Sunday, October 5, 2008

My Community Organizer Days

Captain Push was a Community Organizer. Now before you start snickering about my penchant for gathering Organs in the Community, let me explain that I am serious and have the resume to prove it.

Some years ago, while living in a small town (My Sarah Palin Creds on display) I recognized the need for certain community services, among them a Fire Department to complement our Volunteer Ambulance Service. A small group of like-minded individuals gathered and formulated a plan. First, we would take over the existing joke of a Fire Service and then we'd form a Community Service District to operate and fund it.

Plan A was initially, a huge success. We joined and raided the volunteer fire service and installed the Chief of our choosing. Afterward, we began a petition drive to form a service district with taxing authority. We were in for a battle against entrenched politicians like we never imagined. Despite our efforts and a pro-bono attorney of some reknown, we were defeated because the County registrar-recorder refused to remove DEAD people from the voter rolls. (No we did not file a writ of mandamus but considered it. The deck was stacked against us.)

So here's what we did. Plan B. We re-worked our petition and re-walked every inch of our proposed district choosing to form a Fire District without taxing authority which requires far fewer signatures to establish. The County, relieved that we couldn't self-govern, was happy to validate our petition without holding an election. (We would have won anyway.)

As a community organizer, I walked and talked and begged, cajoled and seduced (just kidding) every resident of our proposed district TWICE. I made countless trips to the county seat to battle the board of supervisors and their paid attorneys. I worked for the people. My associates worked as hard if not harder. And none of us ever asked for anything in return. Our efforts were self-rewarding. The silence from the people who gave so much is deafening. I am proud to have been a part of something that manifests itself today in a very well managed organization providing needed services for so many often-neglected people.

This is but a small part of my personal resume but one that I'm rightly proud of.

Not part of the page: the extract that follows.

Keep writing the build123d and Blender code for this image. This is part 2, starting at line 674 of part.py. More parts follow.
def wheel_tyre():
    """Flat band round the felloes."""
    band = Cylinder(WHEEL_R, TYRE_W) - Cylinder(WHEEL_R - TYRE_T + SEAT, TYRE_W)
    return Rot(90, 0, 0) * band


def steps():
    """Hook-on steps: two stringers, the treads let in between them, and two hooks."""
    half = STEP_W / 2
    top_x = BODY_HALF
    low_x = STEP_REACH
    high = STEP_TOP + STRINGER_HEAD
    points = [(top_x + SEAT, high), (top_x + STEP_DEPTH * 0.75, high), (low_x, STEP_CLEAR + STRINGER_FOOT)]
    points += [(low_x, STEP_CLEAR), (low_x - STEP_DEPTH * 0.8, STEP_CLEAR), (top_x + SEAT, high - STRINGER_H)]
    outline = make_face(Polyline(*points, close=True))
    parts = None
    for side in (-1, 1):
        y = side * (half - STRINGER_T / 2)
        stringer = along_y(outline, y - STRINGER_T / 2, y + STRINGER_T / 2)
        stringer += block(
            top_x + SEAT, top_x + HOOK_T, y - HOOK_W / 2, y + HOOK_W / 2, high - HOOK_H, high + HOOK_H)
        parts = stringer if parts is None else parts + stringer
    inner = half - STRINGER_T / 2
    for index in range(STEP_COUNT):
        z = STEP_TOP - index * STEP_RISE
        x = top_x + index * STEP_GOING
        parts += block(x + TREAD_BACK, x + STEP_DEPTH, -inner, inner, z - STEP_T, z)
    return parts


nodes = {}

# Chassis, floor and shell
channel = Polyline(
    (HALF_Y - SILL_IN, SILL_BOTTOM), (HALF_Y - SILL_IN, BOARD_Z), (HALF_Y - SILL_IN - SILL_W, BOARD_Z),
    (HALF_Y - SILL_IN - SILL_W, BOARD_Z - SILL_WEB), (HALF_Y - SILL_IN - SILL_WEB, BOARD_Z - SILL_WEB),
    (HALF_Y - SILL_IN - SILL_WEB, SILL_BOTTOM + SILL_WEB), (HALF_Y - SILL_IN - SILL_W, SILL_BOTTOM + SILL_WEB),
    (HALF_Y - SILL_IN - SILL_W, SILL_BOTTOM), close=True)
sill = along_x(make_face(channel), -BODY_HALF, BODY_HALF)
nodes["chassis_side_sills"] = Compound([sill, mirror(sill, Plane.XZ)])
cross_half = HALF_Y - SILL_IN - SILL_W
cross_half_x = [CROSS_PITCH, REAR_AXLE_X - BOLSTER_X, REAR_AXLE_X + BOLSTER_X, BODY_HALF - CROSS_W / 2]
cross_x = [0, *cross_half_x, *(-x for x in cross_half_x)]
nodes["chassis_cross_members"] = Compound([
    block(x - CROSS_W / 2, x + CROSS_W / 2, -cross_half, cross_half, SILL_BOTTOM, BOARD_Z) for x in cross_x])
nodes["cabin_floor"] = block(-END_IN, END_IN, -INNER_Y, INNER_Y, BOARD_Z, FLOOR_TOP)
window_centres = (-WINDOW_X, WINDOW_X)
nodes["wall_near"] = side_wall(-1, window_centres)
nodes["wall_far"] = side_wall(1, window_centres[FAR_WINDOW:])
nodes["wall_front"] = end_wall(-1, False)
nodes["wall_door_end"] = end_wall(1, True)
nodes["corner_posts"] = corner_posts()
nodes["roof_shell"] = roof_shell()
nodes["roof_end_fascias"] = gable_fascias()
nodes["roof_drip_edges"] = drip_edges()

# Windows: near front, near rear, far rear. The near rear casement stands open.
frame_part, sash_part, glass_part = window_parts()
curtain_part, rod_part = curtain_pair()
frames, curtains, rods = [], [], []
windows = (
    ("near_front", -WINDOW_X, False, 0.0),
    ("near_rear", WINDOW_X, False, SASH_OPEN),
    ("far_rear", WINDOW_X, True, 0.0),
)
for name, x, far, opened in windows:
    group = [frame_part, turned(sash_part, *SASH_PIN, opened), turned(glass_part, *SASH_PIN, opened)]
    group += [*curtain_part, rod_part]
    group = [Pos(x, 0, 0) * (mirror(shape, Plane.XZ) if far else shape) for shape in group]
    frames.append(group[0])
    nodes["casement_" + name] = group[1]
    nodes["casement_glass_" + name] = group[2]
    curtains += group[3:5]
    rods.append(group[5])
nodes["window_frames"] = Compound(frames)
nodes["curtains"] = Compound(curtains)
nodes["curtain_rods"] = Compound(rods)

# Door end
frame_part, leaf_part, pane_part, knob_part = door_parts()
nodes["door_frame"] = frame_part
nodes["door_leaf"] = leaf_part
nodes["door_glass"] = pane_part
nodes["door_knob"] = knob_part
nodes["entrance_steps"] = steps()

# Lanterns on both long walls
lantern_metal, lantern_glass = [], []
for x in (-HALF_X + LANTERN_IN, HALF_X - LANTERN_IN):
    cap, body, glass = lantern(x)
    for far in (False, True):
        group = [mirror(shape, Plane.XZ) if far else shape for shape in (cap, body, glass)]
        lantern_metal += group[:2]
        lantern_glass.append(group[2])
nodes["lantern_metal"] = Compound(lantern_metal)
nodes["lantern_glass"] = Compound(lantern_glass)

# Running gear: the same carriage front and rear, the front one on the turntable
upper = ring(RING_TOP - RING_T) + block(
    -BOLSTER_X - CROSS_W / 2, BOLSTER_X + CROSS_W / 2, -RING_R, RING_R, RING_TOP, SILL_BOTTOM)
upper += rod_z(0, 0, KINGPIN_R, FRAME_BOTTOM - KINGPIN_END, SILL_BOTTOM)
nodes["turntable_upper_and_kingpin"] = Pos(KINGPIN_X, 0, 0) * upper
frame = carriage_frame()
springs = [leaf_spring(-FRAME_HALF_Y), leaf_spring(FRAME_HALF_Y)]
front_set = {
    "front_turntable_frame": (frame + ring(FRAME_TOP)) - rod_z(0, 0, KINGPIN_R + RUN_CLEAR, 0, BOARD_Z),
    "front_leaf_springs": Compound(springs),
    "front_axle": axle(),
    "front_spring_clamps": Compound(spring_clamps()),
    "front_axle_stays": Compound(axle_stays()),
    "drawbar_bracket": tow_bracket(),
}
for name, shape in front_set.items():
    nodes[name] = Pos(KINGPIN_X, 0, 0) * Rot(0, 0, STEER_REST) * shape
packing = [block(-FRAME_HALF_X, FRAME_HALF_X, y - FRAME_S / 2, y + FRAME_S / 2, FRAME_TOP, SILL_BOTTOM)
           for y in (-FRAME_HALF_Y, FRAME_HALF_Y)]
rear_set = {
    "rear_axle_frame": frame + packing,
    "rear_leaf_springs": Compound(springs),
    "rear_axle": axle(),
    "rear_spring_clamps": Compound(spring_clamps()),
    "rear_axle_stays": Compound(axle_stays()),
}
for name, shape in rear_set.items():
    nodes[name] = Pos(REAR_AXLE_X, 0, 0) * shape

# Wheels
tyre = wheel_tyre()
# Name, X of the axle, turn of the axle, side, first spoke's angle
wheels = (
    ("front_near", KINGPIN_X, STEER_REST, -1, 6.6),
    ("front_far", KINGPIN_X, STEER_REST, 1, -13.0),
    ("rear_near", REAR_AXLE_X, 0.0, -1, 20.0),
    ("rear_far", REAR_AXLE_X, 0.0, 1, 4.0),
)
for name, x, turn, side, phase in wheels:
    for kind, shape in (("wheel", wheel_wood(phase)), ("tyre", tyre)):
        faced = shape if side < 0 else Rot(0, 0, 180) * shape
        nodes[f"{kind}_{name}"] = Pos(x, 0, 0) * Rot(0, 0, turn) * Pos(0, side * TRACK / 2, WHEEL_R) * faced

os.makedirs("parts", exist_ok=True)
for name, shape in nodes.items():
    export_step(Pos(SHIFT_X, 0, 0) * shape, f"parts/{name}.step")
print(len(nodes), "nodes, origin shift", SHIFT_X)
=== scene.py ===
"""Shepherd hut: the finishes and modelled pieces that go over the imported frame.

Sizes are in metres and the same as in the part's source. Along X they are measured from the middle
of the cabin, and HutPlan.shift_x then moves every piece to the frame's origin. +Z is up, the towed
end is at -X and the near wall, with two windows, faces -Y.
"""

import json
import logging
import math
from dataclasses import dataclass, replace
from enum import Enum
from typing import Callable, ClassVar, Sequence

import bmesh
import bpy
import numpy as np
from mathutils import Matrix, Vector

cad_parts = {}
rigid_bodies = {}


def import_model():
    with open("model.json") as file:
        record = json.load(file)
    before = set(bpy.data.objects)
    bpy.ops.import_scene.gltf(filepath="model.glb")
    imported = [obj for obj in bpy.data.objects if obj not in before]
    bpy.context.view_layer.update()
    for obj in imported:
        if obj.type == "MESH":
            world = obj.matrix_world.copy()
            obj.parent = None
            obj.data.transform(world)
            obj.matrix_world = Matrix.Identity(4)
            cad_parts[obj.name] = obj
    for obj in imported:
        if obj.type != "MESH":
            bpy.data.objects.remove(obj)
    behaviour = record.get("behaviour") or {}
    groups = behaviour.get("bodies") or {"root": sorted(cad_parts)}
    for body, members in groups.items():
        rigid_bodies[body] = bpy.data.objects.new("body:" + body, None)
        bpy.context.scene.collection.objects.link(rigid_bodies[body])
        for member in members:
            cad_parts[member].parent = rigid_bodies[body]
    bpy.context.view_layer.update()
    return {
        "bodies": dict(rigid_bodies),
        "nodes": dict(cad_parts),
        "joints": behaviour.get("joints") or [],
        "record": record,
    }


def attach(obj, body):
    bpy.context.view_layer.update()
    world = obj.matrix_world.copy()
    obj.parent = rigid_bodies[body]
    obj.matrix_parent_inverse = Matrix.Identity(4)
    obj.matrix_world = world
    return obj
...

I imagine it stacks up well with Barry Obama's but I'm not running for public office. He is. He's running for President and he's in your living room every day. He might be in your life every day for the next eight years. By the way, I'm NOT qualified to be President despite my "community organizer" credentials.

Friday, October 3, 2008

Domino Economics





A few days ago, I told a group of friends that the passage of the "Bailout Bill" would have a domino effect. My prediction was that the State of California would come crawling to the Fed for relief from its huge, roughly 7 billion dollar cash deficit. Well call me psychic because the Governator is going hat in hand to the Federal Government for an immediate cash bailout which of course, Kalifornia will repay promptly as its economy tanks and its deficit becomes larger. Sound familiar?
Others had already predicted the "Big Three" automakers would get in line for bailouts and with the "Domino Economic Effect" it will undoubtedly trickle down to your local Dunkin Donuts. This is clearly unsustainable and the fight will be on. Maybe we'll have to bail out Starbucks who have a store on every street corner.

Let's do a little grade school economic exercise here using history which apparently, we are doomed to repeat. After WWI, Germany was hit with such huge reparations they didn't have a prayer of repaying them. The solution was to print Deutsche markS.

That didn't work very well as the money was worth exactly what Monopoly money is worth. People were literally pushing wheelbarrows full of Deutsche Marks down the street to buy a loaf of bread. In the electronic age, money isn't so much printed as it is electronically invented through clever accounting techniques like pushing a button on a computer. The end result will be the same. When you have borrowed against your tangible and intangible assets to the maximum and (in the case of housing) beyond, you don't own ANYTHING and hence, you have no value. Your dollar isn't worth anything. For example, if money to the tune of 750 billion is so readily available for bailouts, why do we pay taxes?

I bring up history because we're repeating it in many ways. Here's another example: If you print phoney Phd's in economics, they're worth nothing and we have a lot of nothings with Phd's in economics running our economy. What kind of genius came up with "mark to market" accounting which was an invitation to fraud? Well, it practically takes a genius to figure out what that little stunt is all about but something did jump out at me. It seems to have had its roots in margin accounts which allow people/corporations to leverage far more money than they actually have. It's a fool's game and guess what? We've seen it before. Can you say Great Depression?

My final comment is about "getting the government we deserve." This may or may not be true but I'm becoming somewhat of a believer of that theory. If we continue to elect people (I use the term people loosely) like Barney Franks and Chris Dodd, then we're getting what we deserve. Bush and Paulson with the help of Congress have taken the extraordinary position that we need to socialize our formerly capitalist economy. I've got news for them. It's been tried before. Remember the vanished Soviet Union?